-- START OF Supplied information --

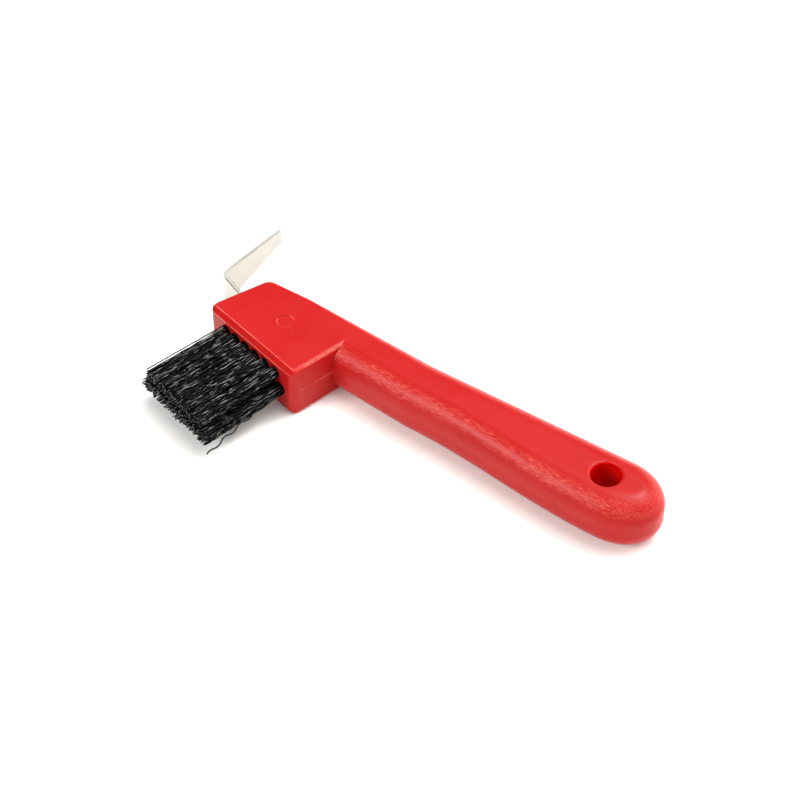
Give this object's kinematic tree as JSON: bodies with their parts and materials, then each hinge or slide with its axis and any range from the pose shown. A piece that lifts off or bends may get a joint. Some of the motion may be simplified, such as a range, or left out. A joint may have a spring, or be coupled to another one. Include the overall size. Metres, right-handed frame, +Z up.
{
  "type": "hoof pick with brush",
  "caption": "Hand tool for cleaning hooves: moulded plastic handle and angled head, with a bent flat steel pick on one side of the head and stiff black bristle tufts on the other.",
  "frame": {"origin": "on the resting plane, under the middle of the overall box", "axes": "+X along the handle towards the head, +Y the bristle side, +Z up; the tool lies flat"},
  "size_m": [0.1778, 0.0926, 0.02],
  "materials": {
    "body": "moulded polypropylene, semi-gloss, lightly scuffed",
    "pick": "plain steel strip, bright, lightly scratched",
    "bristle": "crimped black polypropylene filament",
    "wire": "flat anchor wire"
  },
  "bodies": {
    "root": {"body": "body", "pick": "pick", "tuft_lower_1": "bristle", "tuft_lower_2": "bristle", "tuft_lower_3": "bristle", "tuft_lower_4": "bristle", "tuft_lower_5": "bristle", "tuft_lower_6": "bristle", "tuft_lower_7": "bristle", "tuft_upper_1": "bristle", "tuft_upper_2": "bristle", "tuft_upper_3": "bristle", "tuft_upper_4": "bristle", "tuft_upper_5": "bristle", "tuft_upper_6": "bristle", "anchor_lower_1": "wire", "anchor_lower_2": "wire", "anchor_lower_3": "wire", "anchor_lower_4": "wire", "anchor_lower_5": "wire", "anchor_lower_6": "wire", "anchor_lower_7": "wire", "anchor_upper_1": "wire", "anchor_upper_2": "wire", "anchor_upper_3": "wire", "anchor_upper_4": "wire", "anchor_upper_5": "wire", "anchor_upper_6": "wire"}
  },
  "joints": []
}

-- END OF Supplied information --

▶ _Required task_:
Your task is to quote the listing above word for word.

▶ _Finished task_:
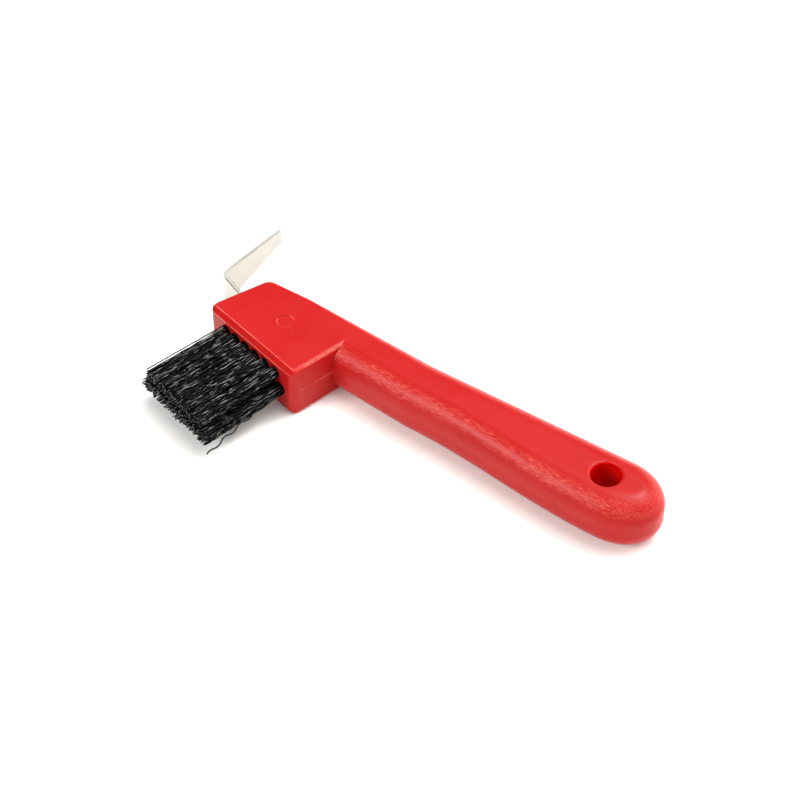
Give this object's kinematic tree as JSON: bodies with their parts and materials, then each hinge or slide with its axis and any range from the pose shown. A piece that lifts off or bends may get a joint. Some of the motion may be simplified, such as a range, or left out. A joint may have a spring, or be coupled to another one. Include the overall size. Metres, right-handed frame, +Z up.
{
  "type": "hoof pick with brush",
  "caption": "Hand tool for cleaning hooves: moulded plastic handle and angled head, with a bent flat steel pick on one side of the head and stiff black bristle tufts on the other.",
  "frame": {"origin": "on the resting plane, under the middle of the overall box", "axes": "+X along the handle towards the head, +Y the bristle side, +Z up; the tool lies flat"},
  "size_m": [0.1778, 0.0926, 0.02],
  "materials": {
    "body": "moulded polypropylene, semi-gloss, lightly scuffed",
    "pick": "plain steel strip, bright, lightly scratched",
    "bristle": "crimped black polypropylene filament",
    "wire": "flat anchor wire"
  },
  "bodies": {
    "root": {"body": "body", "pick": "pick", "tuft_lower_1": "bristle", "tuft_lower_2": "bristle", "tuft_lower_3": "bristle", "tuft_lower_4": "bristle", "tuft_lower_5": "bristle", "tuft_lower_6": "bristle", "tuft_lower_7": "bristle", "tuft_upper_1": "bristle", "tuft_upper_2": "bristle", "tuft_upper_3": "bristle", "tuft_upper_4": "bristle", "tuft_upper_5": "bristle", "tuft_upper_6": "bristle", "anchor_lower_1": "wire", "anchor_lower_2": "wire", "anchor_lower_3": "wire", "anchor_lower_4": "wire", "anchor_lower_5": "wire", "anchor_lower_6": "wire", "anchor_lower_7": "wire", "anchor_upper_1": "wire", "anchor_upper_2": "wire", "anchor_upper_3": "wire", "anchor_upper_4": "wire", "anchor_upper_5": "wire", "anchor_upper_6": "wire"}
  },
  "joints": []
}